N is for NEVSKY – the Nevsky Cathedral is my most amazing find in terms of architectural mysteries of Warsaw. Built between 1894 and 1912 by the Imperial Russian authorities, slap bang in the middle of Saski Place, now Plac Piłsudskiego. Talk about going out of your way to piss another nation off! When it was completed, it was 70m high and the tallest building in Warsaw. Shortly after Poland gained independence as a result of the end of WWI, the Nevsky was demolished. It had stood there for less than 15 years! I know its demolition was sort if inevitable, but I think it’s a shame it happened. As far as I can work out, when Pope JPII did his thing in Plac Piłsudskiego in 1979, he was right above the foundations of Nevsky.
O is for OLD TOWN – I can’t take Warsaw’s old town seriously I’m afraid. To me, an “old town” needs to be “old” and Warsaw’s was built in the 1950s. Fair enough, it’s nobody’s fault but the Germans who razed the place and the Russians who stood and watched while they did it but nevertheless, it’s not old. On the plus side, it was built precisely according to the original plans and so it does look like it once looked but the current state of repair suggests that the materials available in the 50s were clearly not up to the same standard as those used when it was first established in the 13th century. Remember that Warsaw Old Town is really two places – the old old town and the new old town. The new old town is not quite as old as the old old town, it was built in the 15th century, but in my opinion it is a nicer area to walk around. If you wander enough around the new town area, you’ll be sure to bump into the church where I got married and also my in-law’s apartment. In fact, we got married in the new old town and had the reception in the old old town! You get to the new old town by walking through the Barbican gate and along Ulica Freta. Watch out for the morons dressed up and pretending to want to chop your head off on the way. They are a pain in the pupa but have been there for a few years now and show no signs of going away. Must be good business. Just behind where they hang out is the restaurant I mentioned as being good for herrings and stuff. Click the picture for a gallery of old town (old and new) shots.
P is for PAWIAK – a famous prison in Warsaw built by the tsarist authorities between 1829 and 1835. It was operational until 1939. During the January Uprising it was used as a transfer camp for Poles sentenced to forced resettlement to Siberia. After Poland regained independence in 1918 it became the main prison for male criminals in Warsaw. After the German invasion of Poland in 1939 it was turned into a German Gestapo prison and then part of the Warsaw concentration camp. Approximately 100 000 men and 20 000 women passed through the prison, mostly members of the Armia Krajowa, political prisoners and civilians taken as hostages in łapankas. Approximately 37 000 of them were shot while further 60 000 were sent to German death and concentration camps. The final transport of prisoners took place shortly before the Warsaw Uprising, on July 30, 1944. 2 000 men and the remaining 400 women were sent to Gross-Rosen and Ravensbrück.

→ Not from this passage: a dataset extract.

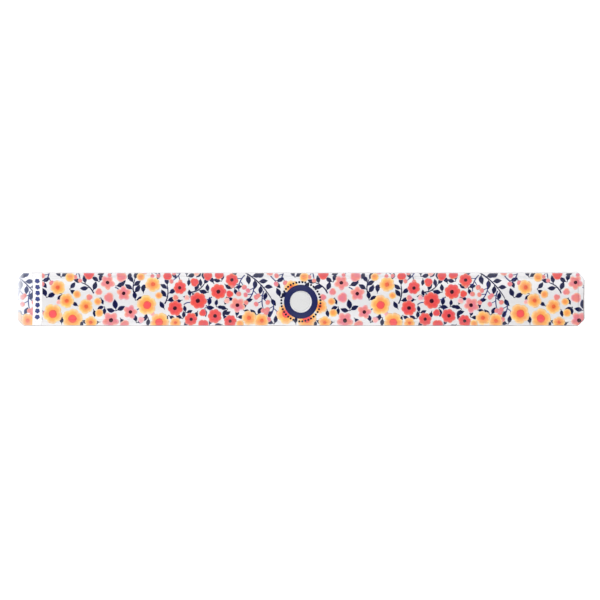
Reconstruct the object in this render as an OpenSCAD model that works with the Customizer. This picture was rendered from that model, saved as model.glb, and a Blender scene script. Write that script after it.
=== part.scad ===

After the area was secured during the Warsaw Uprising and subsequently again lost to German forces, on August 21 an unknown number of remaining prisoners was shot and the buildings burnt and blown up. The exact number of victims is unknown since the archives were never found. The building was not rebuilt after the war. Today it is a museum and you can find it at the junction of Jana Pawła II and Dzielna. For various reasons, the power of the Jewish lobby amongst them, most visitors to Warsaw will be aware of the Jewish ghetto and go in search of it. This place is an example of the non-Jewish suffering that was just as terrible although far less publicised.
This tree “of remembrance” is an exact replica of the original one that stood in the same spot but became too weak to maintain.